Mapping the Pyson syntax to JSON

The problem with creating a new syntax like Pyson is that it's necessary to reimplement a parser in every programming you wish to use it in. So an alternative could be to map the Pyson syntax on to JSON and only keep the semantic concepts associated with it, i.e. the
$$\text{AST} \to \text{data}$$
step.

For example, the following could be a JSON representation of a Pyson document we have seen a few times already
{
  "DateTime": {
    "#type": " @Type",
    "#args": [
      "DateTime",
      ["year", "month", "day"]
    ],
    "defaults"=[0, 0, 0],
    "format"="{year:D4}/{month:D2}/{day:D2} {hour:D2}:{minute:D2}:{second:D2}"
  }
  "obj3": {
    "#type": "@DateTime",
    "#args": [2013, 6, 24]
  }
  "period": [
    "@obj3",
    {
      "#type": "@DateTime",
      "#args": [2014, 6, 1]
    }
  ],
  "simulation": {
    "start": "@obj3"
  }
}
Here we've used strings starting with '@' to denote references and dictionary keys starting with '#' for keys with special meaning.
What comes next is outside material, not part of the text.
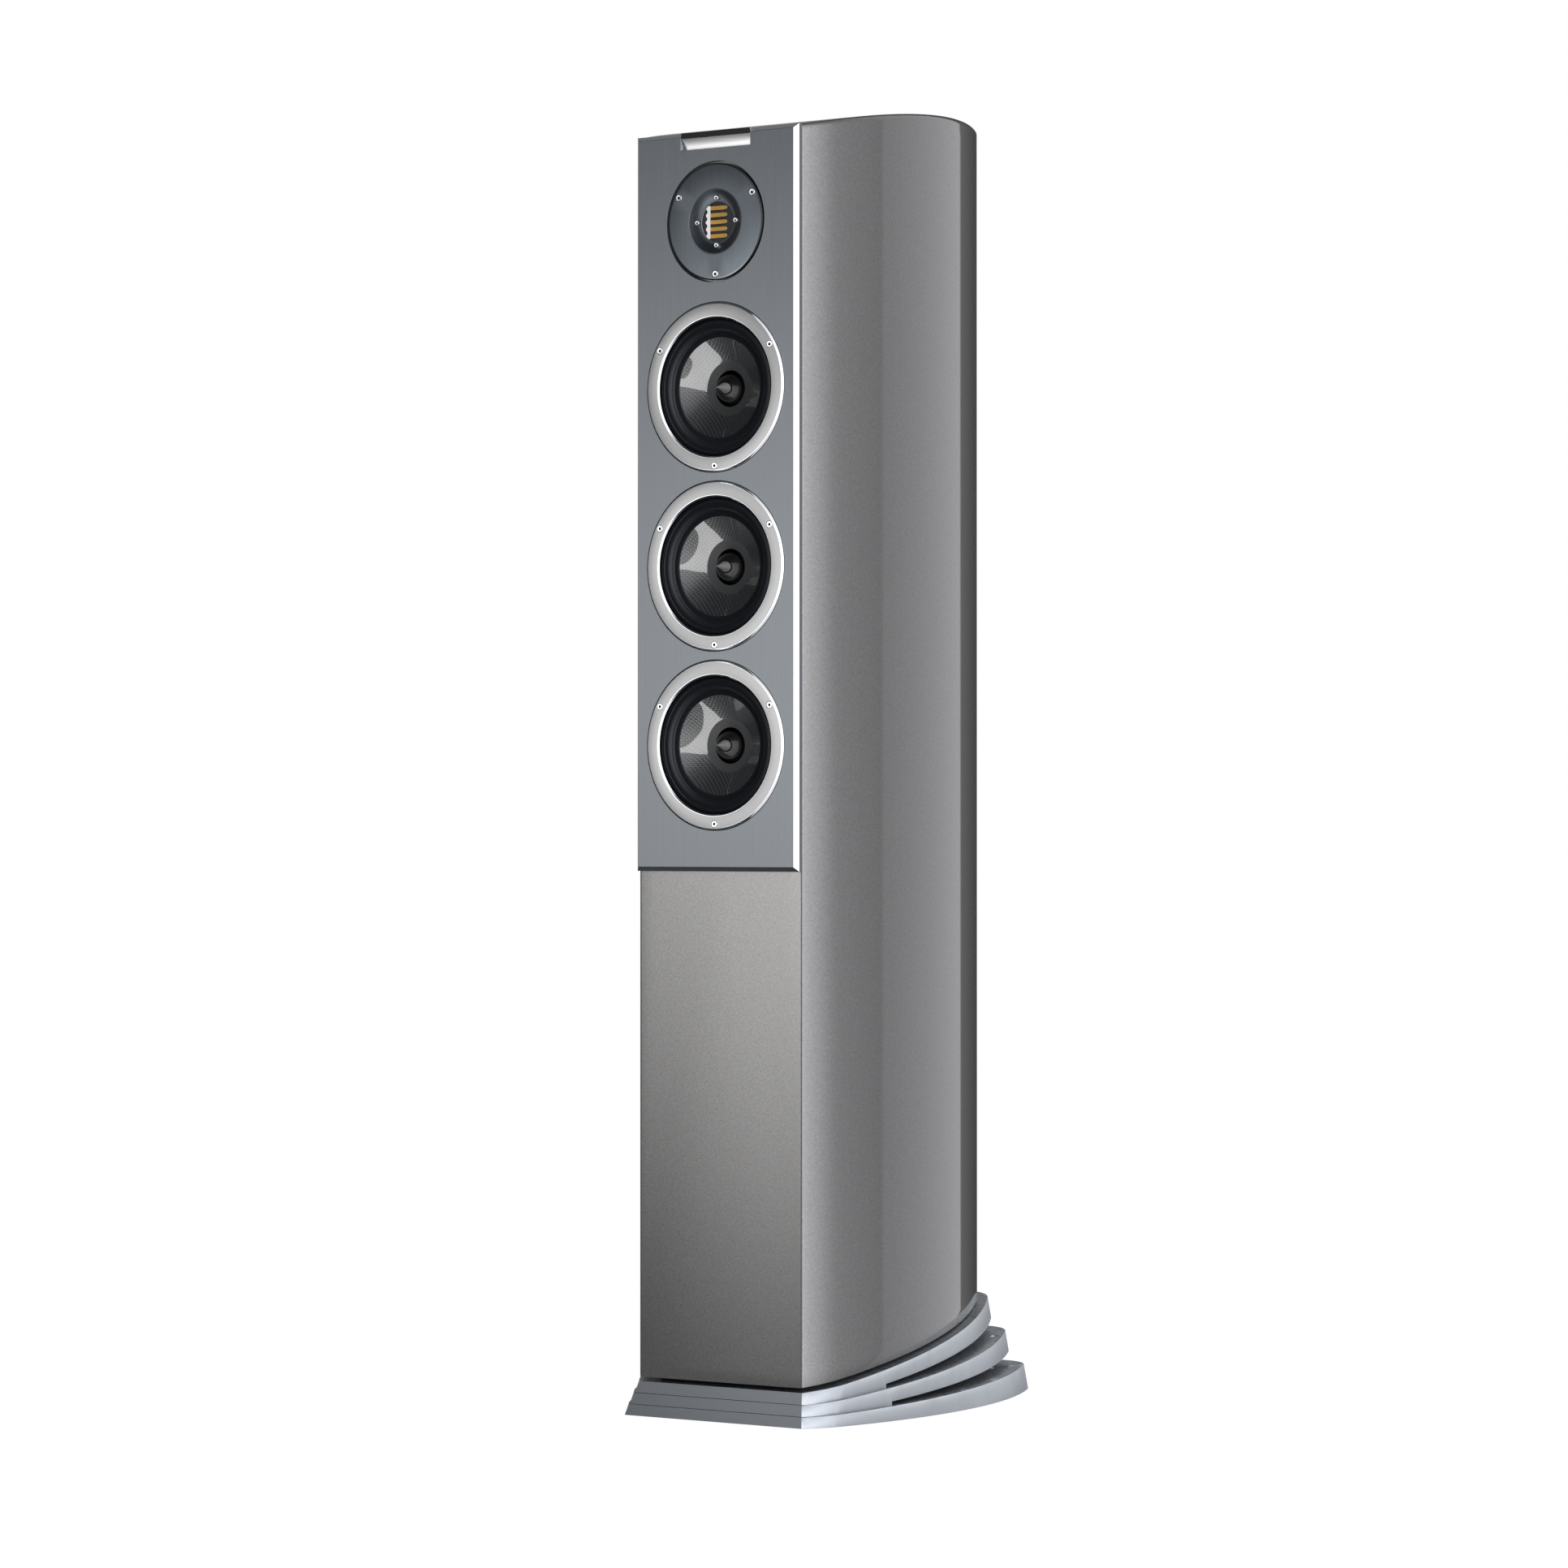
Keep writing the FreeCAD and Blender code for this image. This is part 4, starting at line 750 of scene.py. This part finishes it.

The JSON version is somewhat more verbose and less readable than the Pyson version, however it has the advantage of being immediately parsable in any language that already supports JSON. To render it usable in the same way as Pyson, a second pass is needed to link the references and unescape strings that really should start with '@', and viceversa.

Pyson get some more syntax

Keeping in theme with the 'Python subset' idea, I thought of allowing keyword arguments in constructors as follows
DateTime = Type(
    "DateTime",
    ["year", "month", "day", "hour", "minute", "second"],
    defaults=[0, 0, 0],
    format="{year:D4}/{month:D2}/{day:D2} {hour:D2}:{minute:D2}:{second:D2}"
    )